B. Rights or Legitimate Interests

Paragraph 4(c) of the Policy lists three circumstances that can demonstrate a registrant’s rights or legitimate interest in the disputed domain name:

(i) before any notice to you of the dispute, your use of, or demonstrable preparations to use, the domain name or a name corresponding to the domain name in connection with a bona fide offering of goods or services;

(ii) you (as an individual, business or other organization) have been commonly known by the domain name, even if you have acquired no trademark or service mark rights;

(iii) you are making a legitimate noncommercial or fair use of the domain name, without intent for commercial gain to misleadingly divert consumers or to tarnish the trademark or service mark.

Once a complainant establishes a prima facie case against a respondent in relation to this element, the burden is on the respondent to provide evidence of its right or legitimate interests under paragraph 4(c) of the Policy: Cassava Enterprises Limited, Cassava Enterprises (Gibraltar) Limited v. Victor Chandler International Limited, WIPO Case No. D2004-0753.

Complainant’s claim that its MYSPACE mark is famous is uncontradicted and there is evidence before the Panel to support it. The Panel accepts that Respondent is not affiliated with or a licensee of Complainant; is not authorized by Complainant to use the MYSPACE mark as a domain name or otherwise; and is not commonly known by the domain name. Complainant has established a prima facie case. Respondent has not attempted to demonstrate that it has any rights or legitimate interest in the disputed domain name. Accordingly, Complainant has established this element of its case.

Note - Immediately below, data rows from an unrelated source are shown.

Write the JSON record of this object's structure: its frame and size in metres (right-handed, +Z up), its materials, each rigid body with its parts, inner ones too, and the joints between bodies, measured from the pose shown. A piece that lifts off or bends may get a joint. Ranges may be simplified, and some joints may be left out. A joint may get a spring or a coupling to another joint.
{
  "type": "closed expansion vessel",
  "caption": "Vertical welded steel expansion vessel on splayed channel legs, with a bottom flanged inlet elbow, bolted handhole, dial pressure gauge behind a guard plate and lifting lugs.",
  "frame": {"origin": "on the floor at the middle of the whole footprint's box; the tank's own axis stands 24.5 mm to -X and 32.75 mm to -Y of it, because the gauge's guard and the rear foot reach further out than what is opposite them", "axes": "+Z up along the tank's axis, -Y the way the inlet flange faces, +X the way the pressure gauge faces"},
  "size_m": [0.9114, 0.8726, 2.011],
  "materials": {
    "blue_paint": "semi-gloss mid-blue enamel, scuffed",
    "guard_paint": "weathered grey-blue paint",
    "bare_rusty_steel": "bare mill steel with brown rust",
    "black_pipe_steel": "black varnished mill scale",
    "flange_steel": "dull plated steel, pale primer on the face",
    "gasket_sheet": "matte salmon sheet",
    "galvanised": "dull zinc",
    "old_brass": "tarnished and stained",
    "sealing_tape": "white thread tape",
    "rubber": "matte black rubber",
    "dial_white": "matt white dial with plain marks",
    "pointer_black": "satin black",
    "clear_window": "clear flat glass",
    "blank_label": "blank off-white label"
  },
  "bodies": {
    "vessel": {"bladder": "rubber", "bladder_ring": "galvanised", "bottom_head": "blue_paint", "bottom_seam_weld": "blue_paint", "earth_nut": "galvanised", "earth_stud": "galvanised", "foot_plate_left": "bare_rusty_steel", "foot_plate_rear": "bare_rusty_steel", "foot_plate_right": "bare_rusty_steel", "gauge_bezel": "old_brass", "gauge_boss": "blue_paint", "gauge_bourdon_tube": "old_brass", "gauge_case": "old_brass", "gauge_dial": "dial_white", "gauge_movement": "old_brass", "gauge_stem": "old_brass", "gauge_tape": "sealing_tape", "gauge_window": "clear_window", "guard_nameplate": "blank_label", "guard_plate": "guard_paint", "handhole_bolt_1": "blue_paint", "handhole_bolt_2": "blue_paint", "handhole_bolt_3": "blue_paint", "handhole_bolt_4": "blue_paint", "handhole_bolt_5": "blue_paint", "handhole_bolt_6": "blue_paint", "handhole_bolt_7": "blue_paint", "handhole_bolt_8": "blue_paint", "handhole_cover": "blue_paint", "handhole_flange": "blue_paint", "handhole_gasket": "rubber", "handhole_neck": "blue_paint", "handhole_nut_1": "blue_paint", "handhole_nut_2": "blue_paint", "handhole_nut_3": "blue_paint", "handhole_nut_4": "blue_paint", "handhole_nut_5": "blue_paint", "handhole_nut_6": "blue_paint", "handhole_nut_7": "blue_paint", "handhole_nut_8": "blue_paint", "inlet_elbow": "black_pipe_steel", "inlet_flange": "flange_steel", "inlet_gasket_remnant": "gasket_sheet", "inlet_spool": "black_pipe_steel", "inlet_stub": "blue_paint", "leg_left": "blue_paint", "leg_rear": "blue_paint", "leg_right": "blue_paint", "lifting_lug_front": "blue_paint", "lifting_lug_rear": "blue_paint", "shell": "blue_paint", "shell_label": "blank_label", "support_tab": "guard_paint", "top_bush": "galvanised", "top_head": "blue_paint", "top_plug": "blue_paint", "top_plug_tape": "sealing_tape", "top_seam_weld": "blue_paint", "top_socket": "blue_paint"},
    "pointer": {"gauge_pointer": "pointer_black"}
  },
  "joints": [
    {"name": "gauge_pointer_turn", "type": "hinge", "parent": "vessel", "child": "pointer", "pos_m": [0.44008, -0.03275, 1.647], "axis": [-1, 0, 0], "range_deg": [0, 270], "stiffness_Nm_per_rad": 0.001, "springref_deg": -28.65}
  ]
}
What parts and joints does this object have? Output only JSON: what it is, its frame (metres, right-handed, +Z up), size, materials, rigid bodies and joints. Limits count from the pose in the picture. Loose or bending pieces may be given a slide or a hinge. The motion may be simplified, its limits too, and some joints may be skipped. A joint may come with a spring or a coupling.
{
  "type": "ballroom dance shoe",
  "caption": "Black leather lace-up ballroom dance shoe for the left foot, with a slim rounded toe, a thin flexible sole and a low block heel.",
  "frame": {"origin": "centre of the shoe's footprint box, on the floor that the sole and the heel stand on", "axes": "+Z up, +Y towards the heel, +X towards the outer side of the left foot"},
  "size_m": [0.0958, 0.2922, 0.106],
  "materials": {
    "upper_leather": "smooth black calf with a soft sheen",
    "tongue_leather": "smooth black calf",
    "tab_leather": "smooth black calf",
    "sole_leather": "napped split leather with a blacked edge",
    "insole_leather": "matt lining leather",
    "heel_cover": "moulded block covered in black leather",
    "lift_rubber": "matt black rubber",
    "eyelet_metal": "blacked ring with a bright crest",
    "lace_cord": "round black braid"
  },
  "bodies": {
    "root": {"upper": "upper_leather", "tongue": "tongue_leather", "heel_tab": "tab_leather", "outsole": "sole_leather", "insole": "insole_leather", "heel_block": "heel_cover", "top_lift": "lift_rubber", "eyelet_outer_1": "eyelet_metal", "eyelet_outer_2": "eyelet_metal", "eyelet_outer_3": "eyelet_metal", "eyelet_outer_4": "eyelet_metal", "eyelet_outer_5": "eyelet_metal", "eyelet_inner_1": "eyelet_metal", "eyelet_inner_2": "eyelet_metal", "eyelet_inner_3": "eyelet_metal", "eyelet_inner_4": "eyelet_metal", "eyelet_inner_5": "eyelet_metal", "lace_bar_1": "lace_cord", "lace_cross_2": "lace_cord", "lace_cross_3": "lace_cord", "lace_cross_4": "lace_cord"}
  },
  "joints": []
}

C. Registered and Used in Bad Faith

The evidence establishes that the only use to which the domain name has been put has been to lead to a web page displaying a notice to the effect that the disputed domain name is for sale. Respondent has indicated that the price is 50,000 US$. The Panel is satisfied that the primary purpose of Respondent in registering the disputed domain name was to sell it to Complainant or to a competitor of Complainant for a price exceeding Respondent’s out-of-pocket expenses directly associated with the domain name. Pursuant to the Policy, paragraph 4(b), this is evidence of both bad faith registration and bad faith use. Accordingly, Complainant has established this element of its case.


7. Decision

For all the foregoing reasons, in accordance with paragraphs 4(i) of the Policy and 15 of the Rules, the Panel orders that the domain name, <myspace.tv> be transferred to Complainant.

Alan L. Limbury
Sole Panelist

Dated: March 2, 2007.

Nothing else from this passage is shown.